# EXERCISE
Return the lines exactly as they stand, from the first of the material through the line containing "from mathutils import Matrix, Vector".

# DATA SEGMENT
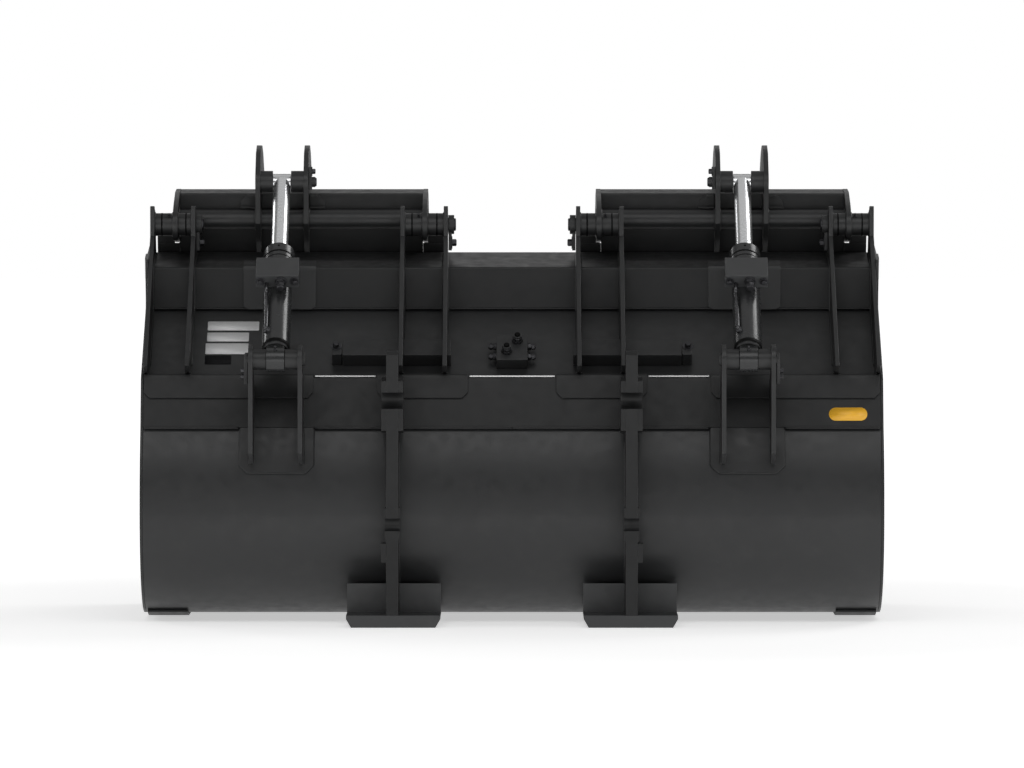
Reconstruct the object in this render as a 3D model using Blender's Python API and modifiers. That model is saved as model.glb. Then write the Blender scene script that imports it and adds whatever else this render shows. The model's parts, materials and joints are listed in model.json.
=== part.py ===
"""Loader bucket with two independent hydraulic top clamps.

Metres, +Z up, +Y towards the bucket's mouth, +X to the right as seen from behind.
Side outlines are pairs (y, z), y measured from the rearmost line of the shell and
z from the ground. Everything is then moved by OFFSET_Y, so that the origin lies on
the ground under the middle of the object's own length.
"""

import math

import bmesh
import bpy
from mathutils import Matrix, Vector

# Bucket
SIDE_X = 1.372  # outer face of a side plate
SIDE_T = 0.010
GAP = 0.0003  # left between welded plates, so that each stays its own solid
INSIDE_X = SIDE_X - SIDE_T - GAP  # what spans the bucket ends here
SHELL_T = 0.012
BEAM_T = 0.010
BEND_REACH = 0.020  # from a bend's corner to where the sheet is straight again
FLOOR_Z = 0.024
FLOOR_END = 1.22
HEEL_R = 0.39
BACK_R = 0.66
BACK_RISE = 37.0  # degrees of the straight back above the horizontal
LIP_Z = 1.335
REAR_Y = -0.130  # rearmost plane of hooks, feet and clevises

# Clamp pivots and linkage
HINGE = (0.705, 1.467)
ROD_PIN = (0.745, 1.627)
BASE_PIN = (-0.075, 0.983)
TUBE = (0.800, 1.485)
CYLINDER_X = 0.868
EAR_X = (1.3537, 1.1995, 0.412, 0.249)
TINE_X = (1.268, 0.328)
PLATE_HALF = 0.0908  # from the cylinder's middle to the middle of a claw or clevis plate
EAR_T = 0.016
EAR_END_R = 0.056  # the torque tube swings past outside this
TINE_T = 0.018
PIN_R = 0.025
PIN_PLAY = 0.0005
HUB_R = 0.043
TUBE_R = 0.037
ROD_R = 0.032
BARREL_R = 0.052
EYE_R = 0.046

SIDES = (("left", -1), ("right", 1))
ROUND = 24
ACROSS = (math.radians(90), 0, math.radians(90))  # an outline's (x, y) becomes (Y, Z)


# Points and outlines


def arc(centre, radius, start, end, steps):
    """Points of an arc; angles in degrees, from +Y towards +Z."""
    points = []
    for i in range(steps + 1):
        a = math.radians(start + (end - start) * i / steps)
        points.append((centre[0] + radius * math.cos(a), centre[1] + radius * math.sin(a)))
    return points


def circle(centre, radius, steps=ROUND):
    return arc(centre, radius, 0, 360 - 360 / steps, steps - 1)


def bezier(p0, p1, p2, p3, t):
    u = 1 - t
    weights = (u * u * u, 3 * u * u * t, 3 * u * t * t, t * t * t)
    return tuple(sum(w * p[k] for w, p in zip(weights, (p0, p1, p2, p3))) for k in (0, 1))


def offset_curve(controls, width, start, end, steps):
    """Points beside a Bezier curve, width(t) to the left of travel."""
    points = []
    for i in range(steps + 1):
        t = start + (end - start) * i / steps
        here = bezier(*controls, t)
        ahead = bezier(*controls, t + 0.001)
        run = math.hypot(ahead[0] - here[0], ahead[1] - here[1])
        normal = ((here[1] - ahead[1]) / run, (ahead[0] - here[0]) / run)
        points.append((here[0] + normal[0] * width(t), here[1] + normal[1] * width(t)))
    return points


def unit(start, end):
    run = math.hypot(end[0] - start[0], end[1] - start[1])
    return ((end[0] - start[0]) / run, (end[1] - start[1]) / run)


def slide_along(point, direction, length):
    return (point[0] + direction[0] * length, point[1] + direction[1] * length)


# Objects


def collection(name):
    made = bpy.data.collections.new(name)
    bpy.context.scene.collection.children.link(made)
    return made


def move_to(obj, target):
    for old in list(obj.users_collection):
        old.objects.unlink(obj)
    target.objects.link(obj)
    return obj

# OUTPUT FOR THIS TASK
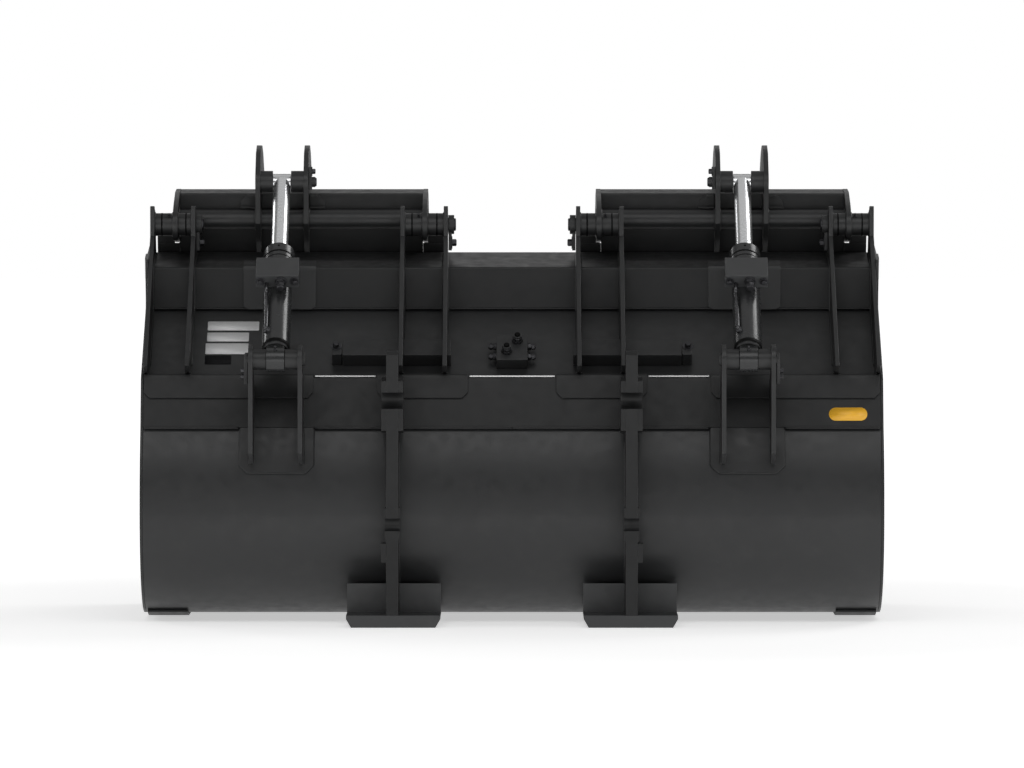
Reconstruct the object in this render as a 3D model using Blender's Python API and modifiers. That model is saved as model.glb. Then write the Blender scene script that imports it and adds whatever else this render shows. The model's parts, materials and joints are listed in model.json.
=== part.py ===
"""Loader bucket with two independent hydraulic top clamps.

Metres, +Z up, +Y towards the bucket's mouth, +X to the right as seen from behind.
Side outlines are pairs (y, z), y measured from the rearmost line of the shell and
z from the ground. Everything is then moved by OFFSET_Y, so that the origin lies on
the ground under the middle of the object's own length.
"""

import math

import bmesh
import bpy
from mathutils import Matrix, Vector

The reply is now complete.